President Trump has deflected Americans from the getting the immigration reforms they want by portraying those immigration proposals as more radical than they are, and parts of the left have inadvertently helped him do this. “Comprehensive immigration reform” is perceived differently from “open borders,” even though many people who call for open borders would in practice support some kind of comprehensive immigration reform (even if such reforms would fall short of their ideal theory). Our association with open borders has eroded our credibility and turned what should be one of our issues into an issue which helps the president. To break that association, we may end up having to make some kind of concession in a reform deal–but any such concession should be largely symbolic. Building the wall, for instance, would not meaningfully impede new immigration or harm the lives of extant immigrants, but it would send a symbolic message that we are still willing to have some level of border security. We should only offer to build the wall as part of a package which gets millions of undocumented immigrants legal status with a clear and simple path to citizenship.

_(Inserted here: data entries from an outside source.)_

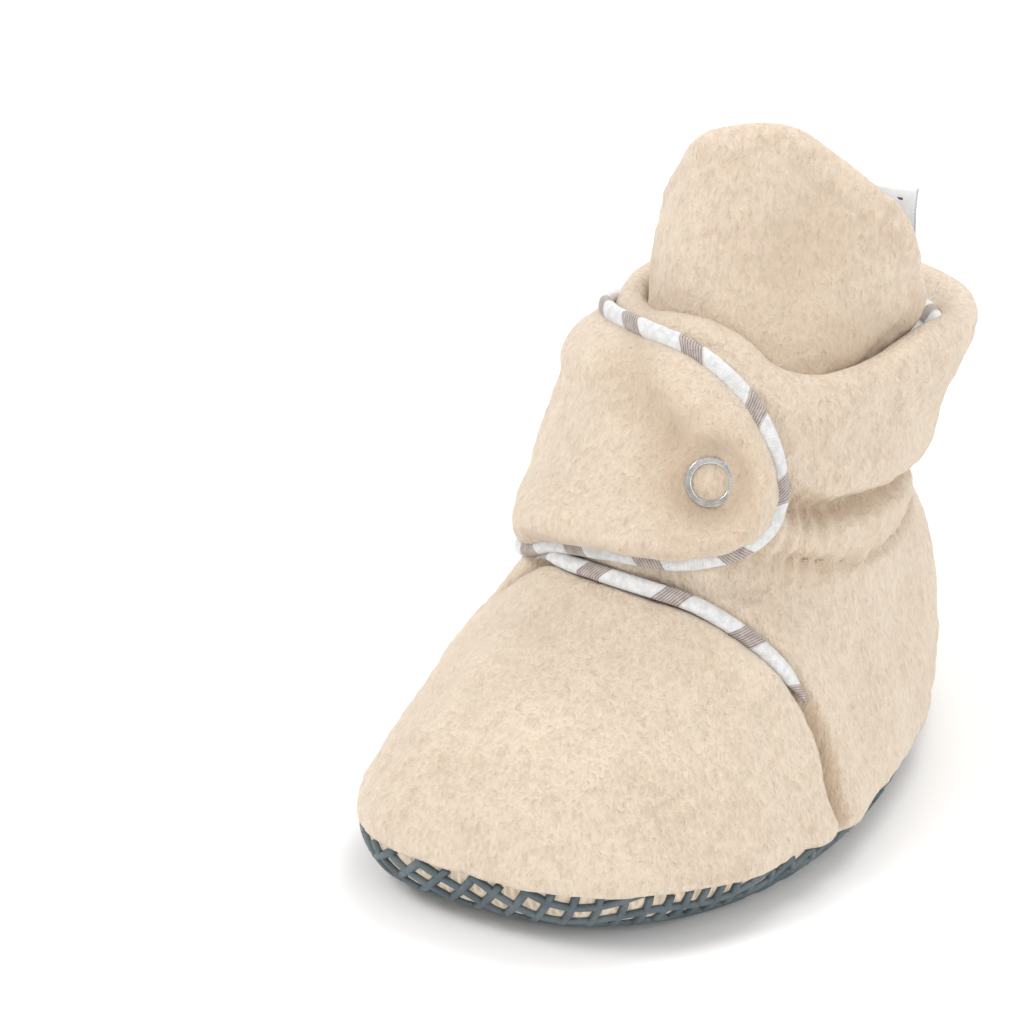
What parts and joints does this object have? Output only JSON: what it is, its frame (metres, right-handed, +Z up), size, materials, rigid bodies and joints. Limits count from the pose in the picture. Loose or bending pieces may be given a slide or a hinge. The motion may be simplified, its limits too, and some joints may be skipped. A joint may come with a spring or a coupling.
{
  "type": "baby bootie",
  "caption": "Soft plush ankle bootie for a baby, with a snap-closed front strap, a tall tongue, striped bindings and a rubber grip net sole.",
  "frame": {"origin": "middle of the boot's box, on the floor under the sole", "axes": "+Z up, toe towards -Y, heel towards +Y, closing strap snaps on the +X side"},
  "size_m": [0.0754, 0.134, 0.1079],
  "materials": {
    "plush_fleece": "cream brushed plush fleece",
    "striped_cotton": "white cotton with taupe stripes",
    "grip_rubber": "matt slate blue moulded rubber",
    "sole_cloth": "cream woven cloth",
    "foam": "soft foam",
    "elastic": "white knitted elastic",
    "interfacing": "woven reinforcement",
    "snap_steel": "polished nickel plate",
    "satin_label": "white satin ribbon"
  },
  "bodies": {
    "boot": {"grip_net": "grip_rubber", "outer_sole": "sole_cloth", "insole_foam": "foam", "insole_cover": "plush_fleece", "vamp": "plush_fleece", "vamp_lining": "striped_cotton", "heel_quarter": "plush_fleece", "quarter_lining": "striped_cotton", "ankle_elastic": "elastic", "collar_binding": "striped_cotton", "front_edge_binding": "striped_cotton", "stud_reinforcement": "interfacing", "snap_stud": "snap_steel", "snap_back_ring": "snap_steel", "tongue_base": "plush_fleece", "tongue_base_lining": "plush_fleece"},
    "strap": {"closure_strap": "plush_fleece", "strap_lining": "striped_cotton", "strap_binding": "striped_cotton", "strap_reinforcement": "interfacing", "snap_ring": "snap_steel", "snap_socket": "snap_steel"},
    "tongue": {"tongue_outer": "plush_fleece", "tongue_lining": "plush_fleece"},
    "label": {"care_label": "satin_label"}
  },
  "joints": [
    {"name": "strap_open", "type": "hinge", "parent": "boot", "child": "strap", "pos_m": [-0.02436, -0.01147, 0.0525], "axis": [-0.1006, -0.4626, -0.8808], "range_deg": [0, 120]},
    {"name": "tongue_fold", "type": "hinge", "parent": "boot", "child": "tongue", "pos_m": [0.00026, -0.00477, 0.087], "axis": [1, 0, 0], "range_deg": [-10, 50], "stiffness_Nm_per_rad": 0.01},
    {"name": "label_flip", "type": "hinge", "parent": "boot", "child": "label", "pos_m": [0.00776, 0.06186, 0.07654], "axis": [1, 0, 0], "range_deg": [-60, 60], "stiffness_Nm_per_rad": 0.0002}
  ]
}
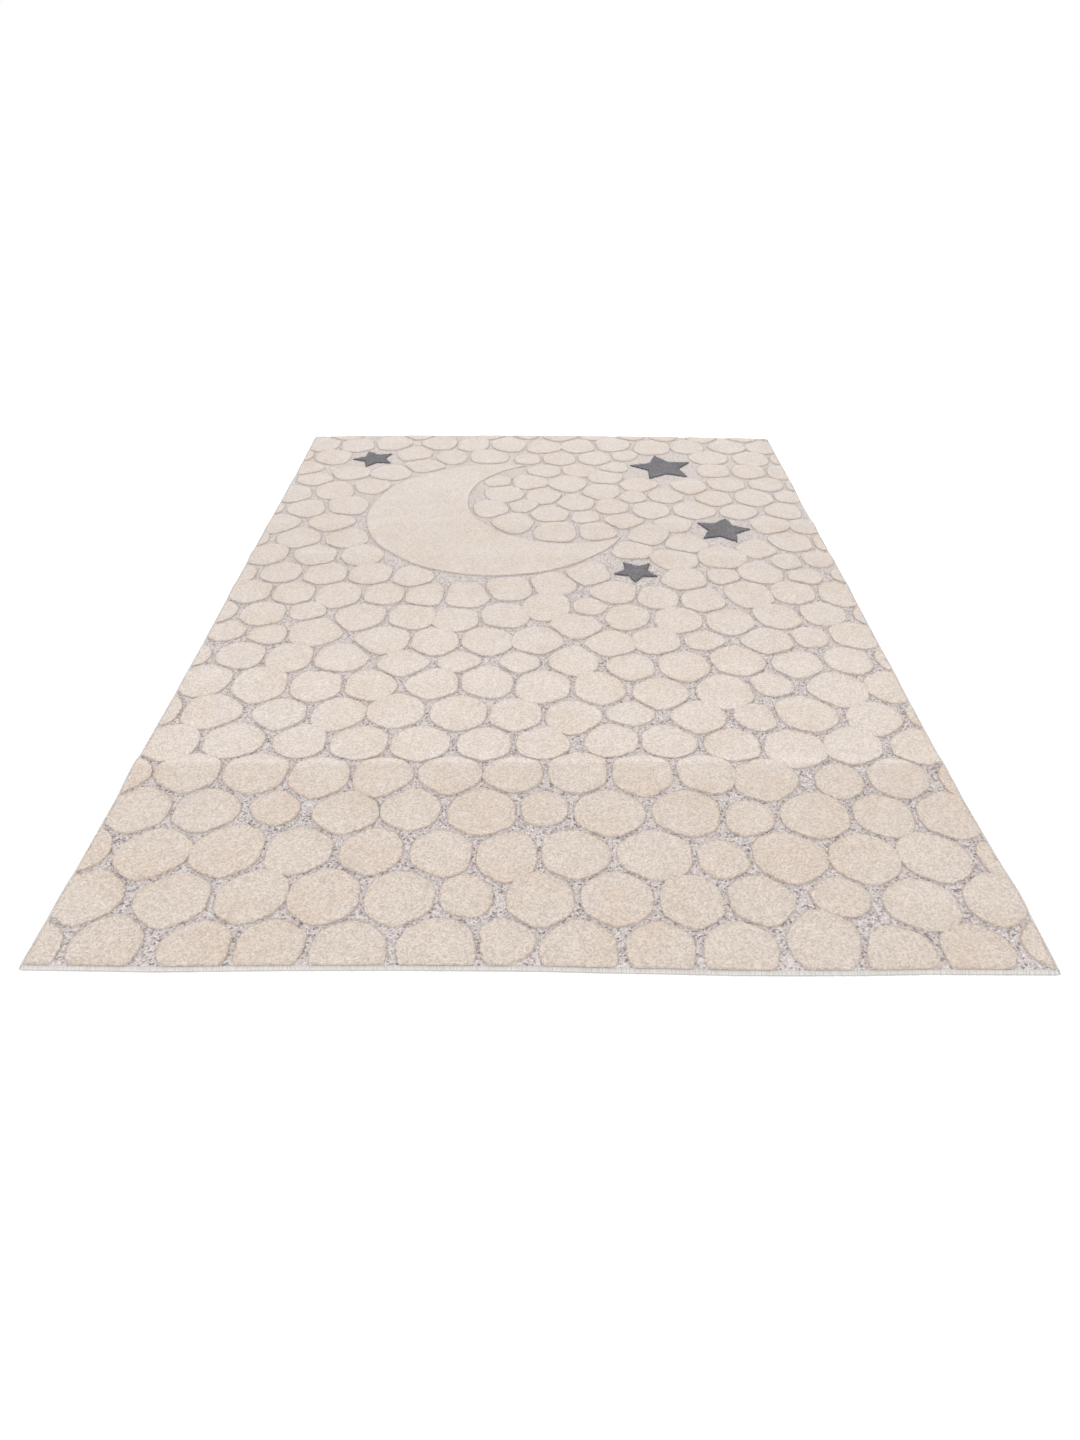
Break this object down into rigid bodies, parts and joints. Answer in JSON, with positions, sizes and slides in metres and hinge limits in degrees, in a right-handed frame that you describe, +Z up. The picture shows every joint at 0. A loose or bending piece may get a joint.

In Europe, the political situation on immigration has quietly improved a lot:

Concern about immigration in Western Europe has declined from 2015 highs

Clinton is a few years late to the party–Germany stemmed the flow of migrants and refugees into Europe a few years ago by making a morally dubious deal with the Turks. Left-wing parties are already increasingly competitive in many European countries, though many have achieved this in part by getting a little Manchinite about immigration. It remains to be seen whether this deal with Erdogan enables Europe to develop a substantive left-wing solution to its long and painful economic crisis–many politicians in Europe are, like Manchin, more interested in keeping their jobs than in building a long-term strategy for Europe that is viable.

In Europe, they’ve already followed the Nagle/Clinton advice. In America, I think there’s still some scope for something bolder–to a point. Amnesty? Yes. Abolish ICE? Not so much.